Trivulzio Book of Hours


The Trivulzio Book of Hours is one of the most important, and certainly the most costly, gifts ever presented to a Dutch cultural institution. Given in 2001 by a donor who wished to remain anonymous, the manuscript represents the return of a spectacular item of cultural heritage that had been presumed destroyed. The manuscript formerly belonged to the collection of the princes of Trivulzio in Milan, but by the early 20th century its whereabouts were no longer known. The manuscript was made in about 1470 in Flanders, probably in Bruges and Ghent, by several masters, each of whom supplied miniatures to the rich program of illumination: Lievin van Lathem from Antwerp, Simon Marmion from Valenciennes, and an illuminator from Ghent known as the Master of Mary of Burgundy.

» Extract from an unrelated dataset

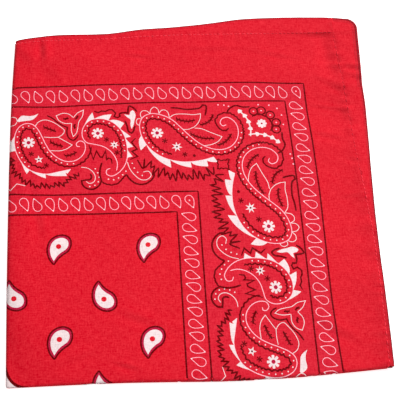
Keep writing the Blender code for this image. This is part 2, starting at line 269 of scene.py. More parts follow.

The latter’s portrait of Mary of Burgundy is at page 96. As a final step in painting this miniature, the artist laid on extremely delicate gold highlights, probably using a brush with only two or three bristles. The radiance around the dove is so fine as to be almost ethereal. The borders in this manuscript enliven the religious scenes and delight the viewer. At the side margin, for example, the artist has depicted, with careful mimetic exactitude, a rare hoopoe bird. Even today this bird is said to portend rain, although in the image it seems to portend the Holy Spirit. In the lower-right margin, the miniaturist has depicted a harpy, a rapacious monster with the head of a woman, the claws of a lion, and the wings of a bird of prey. While this figure illustrates the theme of the power and danger of women, it also presents a word play: the harpy plays a harp. Further representing female power is the figure group at the lower left. This woman who plays the fiddle and rides her man may be Phyllis, who is said to have ridden the great teacher Aristotle like a horse.